Kişisel görüşüm bu doğrultuda. 1999 yılından bu yana, 4 dönemdir parlamentodayım. Cezaevleri aftan sonra yine doldu. "Nasıl olsa af çıkar" diye suç işleyenlerin varlığını inkar edemeyiz. Bir örnek vereyim... 85 yıllık cezaevi, Tekirdağ'ı ziyaret ettim. Orayı da en kısa zamanda kapatacağız. Çünkü insanları o şartlarda daha fazla o cezaevinde barındırmak mümkün değil. Avluda 650 kişi toplandı, bir sandalyenin tepesine çıktım. Aynı miting gibi... Konuşmaya başlayacağım, herkes "Af af" diye bağırıyor. "Bağırmayın" dedim. "Af sözü benim ağzımdan çıkmaz, hiç böyle bir umuda kapılmayın." Çünkü af yalama oldu. Dolayısıyla ne benim bakanlığımın ne de hükümetin gündeminde af yok. Herkes kendisine çeki düzen versin, kurallara uysun. Uymayanlara kurallar uygulanır.

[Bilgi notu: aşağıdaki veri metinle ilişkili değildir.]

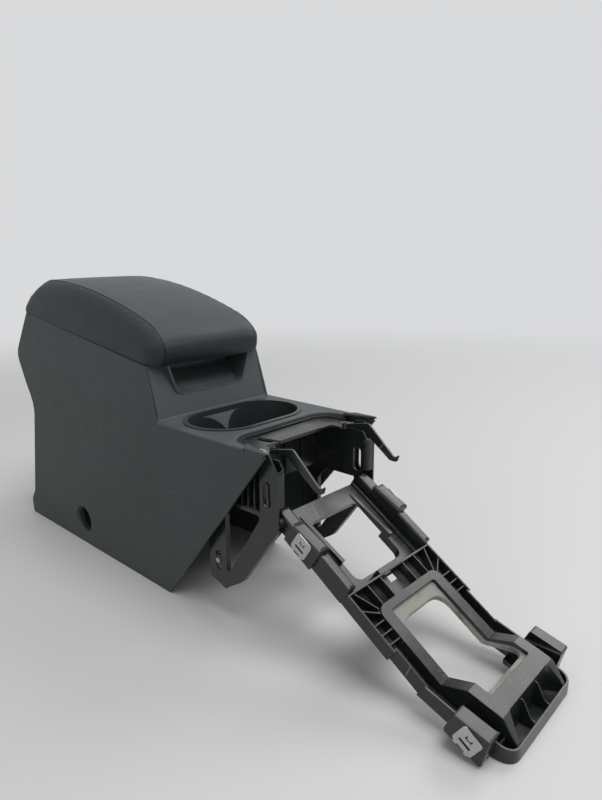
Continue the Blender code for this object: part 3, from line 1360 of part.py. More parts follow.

'Adaletli gelir dağılımı suç oranını azaltır'
* Cezalar caydırıcı oluyor mu?
Tüm suçlarla ilgili olarak aynı şeyi söyleyemeyiz. Yeni TCK tamamen değişmiş olarak 2005 yılının Haziran ayında yürürlüğe girdi. Toplum vicdanını yaralayan bazı suçlarda cezalar artırıldı. Şartlı tahliye diye bir uygulamamız var örneğin. 1 ay ceza aldığınızda 12 gün yatıyorsunuz. Biz bunu artırdık. Ceza sistemiyle sık sık oynamak doğru değil. Yeni TCK'nın sonuçlarını göreceğiz. Bir ülkenin sosyal ve ekonomik gelişmişliği de suçların artmasına ve azalmasına neden olur. Ekonomik sorunlar varsa suç işleme oranı artar. Türkiye iyi yönetilirse, halkın refah seviyesi yükseltilirse, milli gelir artar ve adaletli bir şekilde topluma dağıtılırsa, sosyal ve ekonomik problemler azalırsa suç işleme oranı da azalır. Suçların azalması ekonomik durumla birlikte sosyal sorunları çözmekle de olur. Hükümet olarak biz 5 yılı aşkın bir süredir bu çaba içerisindeyiz. Çünkü hepsi birbiriyle bütündür, tek bir yönden bakamayız.